Cross - High cross, Kells, Co. Clare
Co. Clare |
Crosses & Monuments
A high cross at a place called Kells in County Clare is, on its face, a curiosity worth pausing over.
Most people who know the name Kells associate it with County Meath, home to the celebrated illuminated manuscript and a cluster of early medieval monastic remains. Yet Clare has its own Kells, and its own cross, quietly occupying a corner of the landscape that receives far less attention than its northern namesake. High crosses, for those unfamiliar with the form, are the large free-standing stone crosses produced in Ireland from roughly the eighth century onwards, typically carved with scriptural scenes, interlace patterns, and figural decoration, and associated with important monastic foundations. Their presence usually signals that something significant once happened nearby.

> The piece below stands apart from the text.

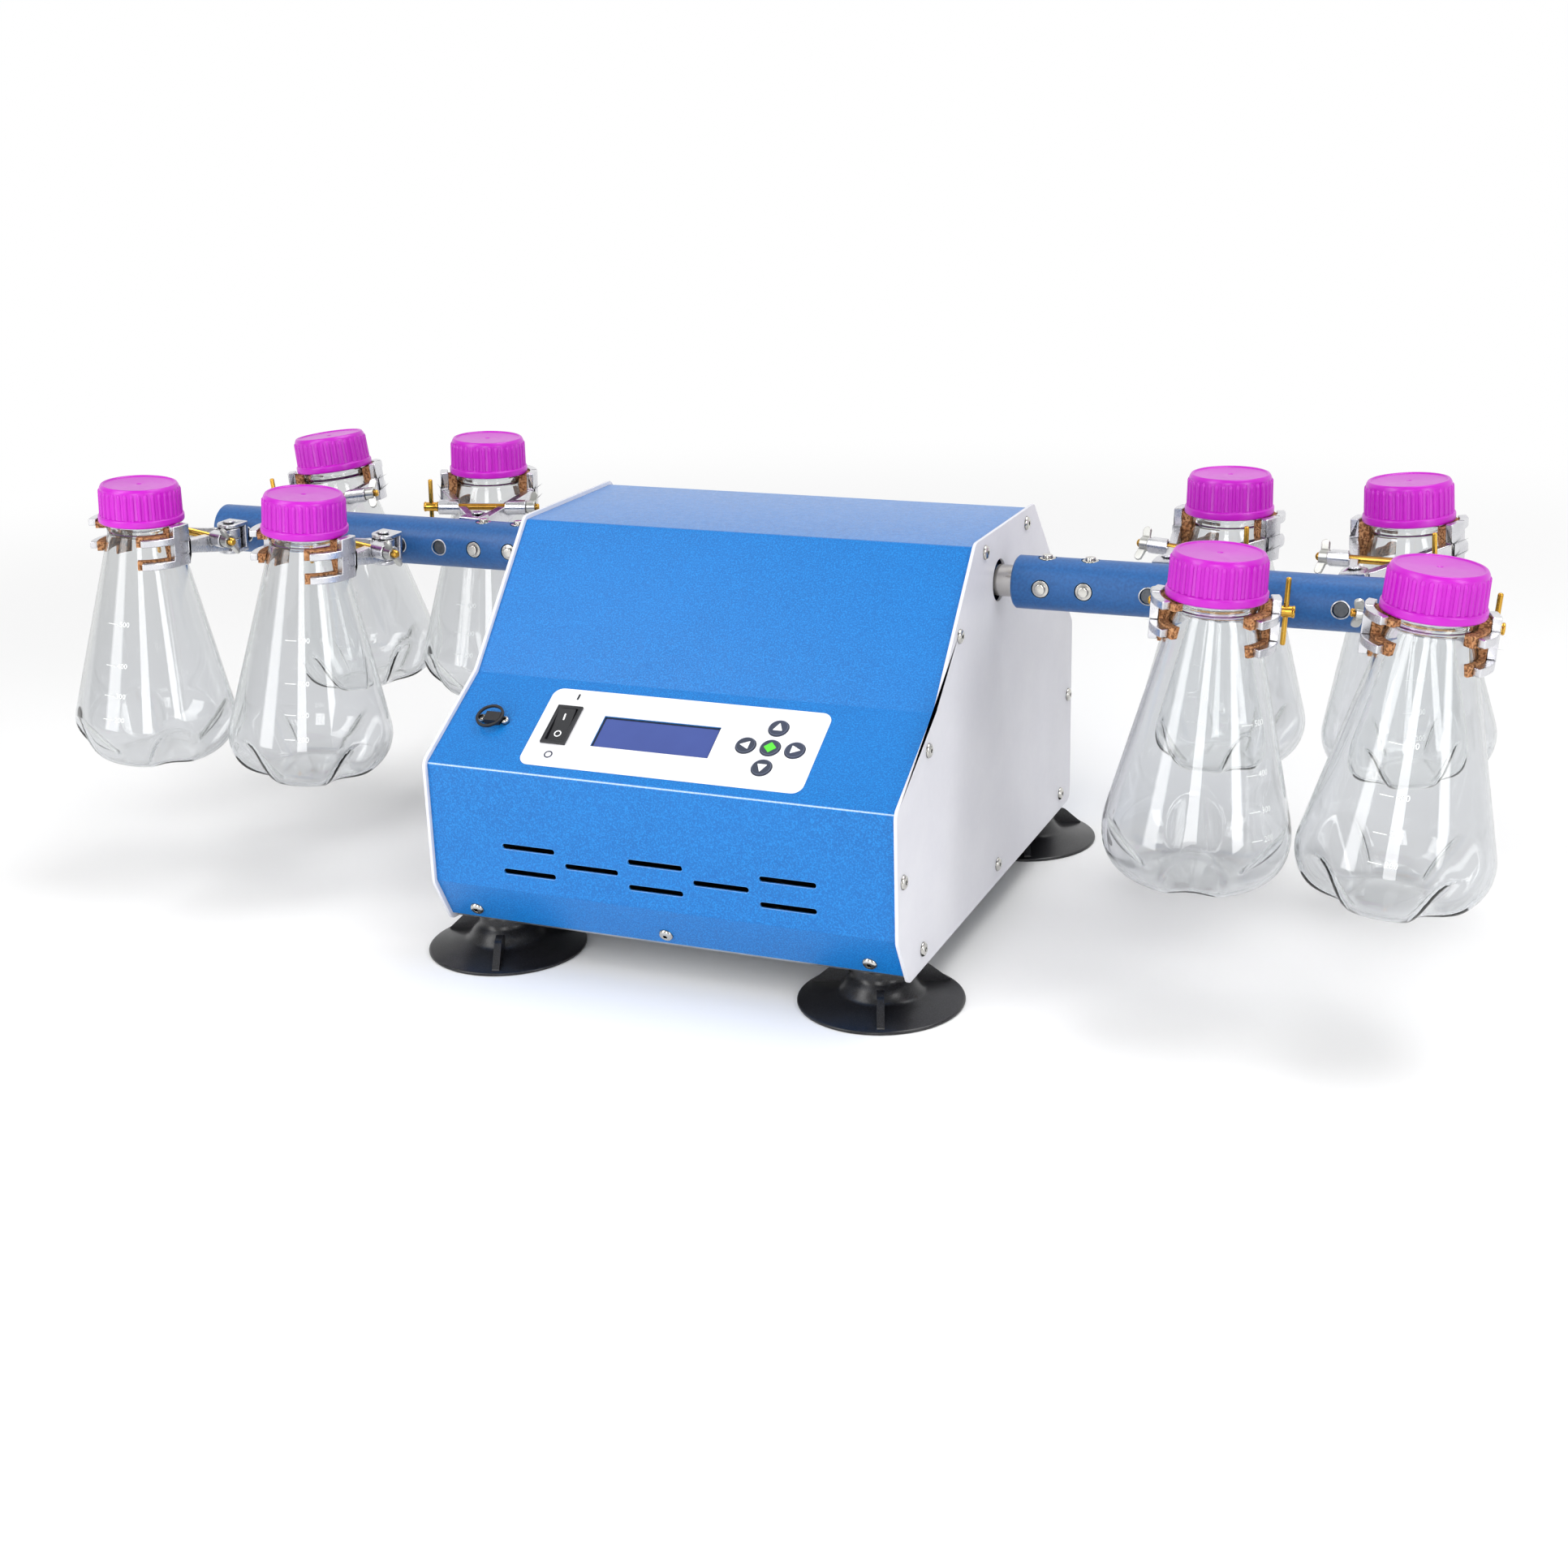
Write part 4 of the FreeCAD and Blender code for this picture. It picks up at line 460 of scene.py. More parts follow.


# Polyester powder coat, baked: a fine orange-peel texture whose paler flecks break the light into soft grain, with a
# highlight painted pale along the front fold, and edges lightened partly as wear and partly as painted highlight. The
# real grain is 0.5 mm, drawn at 0.8 and 0.9 mm to show.
COVER_COAT = Finish("blue_powder_coat", "#0467B4", 0.36, tone="#0463AE", grain_mm=0.9, relief_mm=0.04,
                    edge="#5AA2E8", edge_mm=1.2, sheen=0.5, ior=1.45, speck="#107ECB", speck_mm=0.8, fold="#B9D2F4")
# The same coat in light grey on the flat end panels, edges lightened partly as wear and partly as painted highlight.
PANEL_COAT = Finish("light_grey_powder_coat", "#DDDDE3", 0.45, tone="#D8D8DF", grain_mm=1.0, relief_mm=0.025,
                    edge="#EFEFF4", edge_mm=0.6, sheen=0.05)
# Darker blue coat on the turned arm bars, finely mottled, with edges lightened partly as wear and partly as painted
# highlight. The mottle is 1 mm on the real bar, drawn at 1.6 mm.
ARM_COAT = Finish("dark_blue_powder_coat", "#205E9E", 0.4, tone="#1A518C", cloud_mm=1.6, grain_mm=1.0,
                  relief_mm=0.03, edge="#4C86C0", edge_mm=0.7, sheen=0.08)
# Zinc-plated sheet steel of the hidden chassis.
ZINC_SHEET = Finish("zinc_plated_steel_sheet", "#B9BDC2", 0.4, tone="#A9AEB5", metallic=1.0, cloud_mm=12.0,
                    grain_mm=2.0, relief_mm=0.01, lay=Lay.ALONG_X)
# Nickel-plated button and socket screws: bright, with soft tool marks, shade painted dark into the sockets, and
# edges lightened partly as wear and partly as painted highlight.
PLATED_STEEL = Finish("nickel_plated_steel", "#D2D0CA", 0.2, tone="#C6C4C0", metallic=1.0, grain_mm=0.6,
                      relief_mm=0.003, edge="#F3F1EC", edge_mm=0.3, recess_mm=3.0, recess="#2C2D30")
# Turned steel of the clamp rods: their sawn ends are dull and grey.
ROD_STEEL = Finish("turned_clamp_rod_steel", "#62656A", 0.4, tone="#55585D", metallic=1.0, cloud_mm=3.0, grain_mm=0.6,
                   relief_mm=0.004)
# Bare metal where the paint ends at a drilled hole.
BARE_RIM = Finish("bare_drilled_steel_rim", "#DADBDD", 0.3, tone="#B9BBBF", metallic=1.0, cloud_mm=2.0, grain_mm=0.6,
                  relief_mm=0.004)
# Ground shaft: grinding lines run round it.
GROUND_STEEL = Finish("ground_shaft_steel", "#C9C6C1", 0.22, tone="#B7B3AD", metallic=1.0, grain_mm=0.5,
                      relief_mm=0.006, spread=0.35, lay=Lay.ROUND_X)
# Die-cast aluminium, tumbled: satin skin with rounded edges, lightened partly as wear and partly as painted
# highlight, and shade painted dark into its recesses.
CAST_ALUMINIUM = Finish("tumbled_cast_aluminium", "#DCDCDF", 0.27, tone="#CDCDD2", metallic=1.0, cloud_mm=14.0,
                        grain_mm=1.6, relief_mm=0.008, spread=0.15, edge="#EEEFF1", edge_mm=0.7, recess_mm=2.5,
                        recess="#6E6F73")
# Drawn brass of pins and closing screws, lightly polished, with shade painted dark into its recesses and edges
# lightened partly as wear and partly as painted highlight.
BRASS = Finish("polished_drawn_brass", "#D9AA48", 0.2, tone="#CB9A3E", metallic=1.0, cloud_mm=12.0, grain_mm=1.0,
               relief_mm=0.003, spread=0.2, edge="#F2D38C", edge_mm=0.4, recess_mm=1.2, recess="#6B4C1A")
# Zinc-plated wing nut, pressed or cast, with shade painted dark into its recesses and edges lightened partly as
# wear and partly as painted highlight.
ZINC_CAST = Finish("zinc_plated_cast_nut", "#CFCFCB", 0.3, tone="#BFBFBA", metallic=1.0, cloud_mm=9.0, grain_mm=1.4,
                   relief_mm=0.006, edge="#F1F1EE", edge_mm=0.5, recess_mm=1.5, recess="#66665F")
# Agglomerated cork sheet, cut and glued in.
CORK = CorkFinish("pressed_cork", "#C99567", 0.85, tone="#A66C40", grain_mm=0.9, relief_mm=0.2)
# Borosilicate glass, blown and fire-polished: colourless, with a faint green edge.
LAB_GLASS = GlassFinish("borosilicate_glass", "#FFFFFF", 0.01, grain_mm=30.0, relief_mm=0.03, ior=1.473)
# Baked ceramic ink of the flask's scale.
WHITE_ENAMEL = Finish("white_ceramic_ink", "#F4F6F6", 0.5, tone="#ECEFEF", grain_mm=0.8, relief_mm=0.01)
# Injection-moulded polypropylene caps: bright, slightly translucent, edges lightened partly as wear and partly as
# painted highlight.
CAP_PLASTIC = Finish("magenta_moulded_polypropylene", "#BF0EBE", 0.3, tone="#B70BB7", cloud_mm=30.0, grain_mm=1.2,
                     relief_mm=0.003, spread=0.08, edge="#E13FDF", edge_mm=0.4)
# Moulded black rubber of the suction feet: glossy from the mould, with specks of dust.
FOOT_RUBBER = Finish("moulded_black_rubber", "#0A0A0C", 0.3, tone="#0E0E11", cloud_mm=30.0, grain_mm=3.0,
                     relief_mm=0.003, spread=0.08, speck="#26262A", speck_mm=0.7)
CAP_RUBBER = Finish("soft_black_rubber", "#141416", 0.5, tone="#1B1B1E", grain_mm=0.8, relief_mm=0.02)
# Back-printed polycarbonate film: the label's white is smooth and satin.
LABEL_FILM = Finish("white_polycarbonate_film", "#F4F4F6", 0.35, tone="#F0F0F3", grain_mm=1.2, relief_mm=0.006)
BLACK_INK = Finish("black_screen_ink", "#16171B", 0.4, grain_mm=0.8, relief_mm=0.004)
GREY_INK = Finish("slate_screen_ink", "#2F3448", 0.4, grain_mm=0.8, relief_mm=0.004)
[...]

Beyond the fact of its existence and its location, little can be said here with confidence about this particular cross. The source material is thin to the point of silence on specifics, and it would do the site no favours to fill that silence with guesswork. What can be said is that the townland name Kells itself may derive from the Irish "Ceanannas", meaning something close to "chief residence" or "head fort", a name applied to several places across Ireland that had early ecclesiastical or political importance. Whether the Clare Kells shares that deeper history with its Meath counterpart remains, for now, a question without a readily available public answer.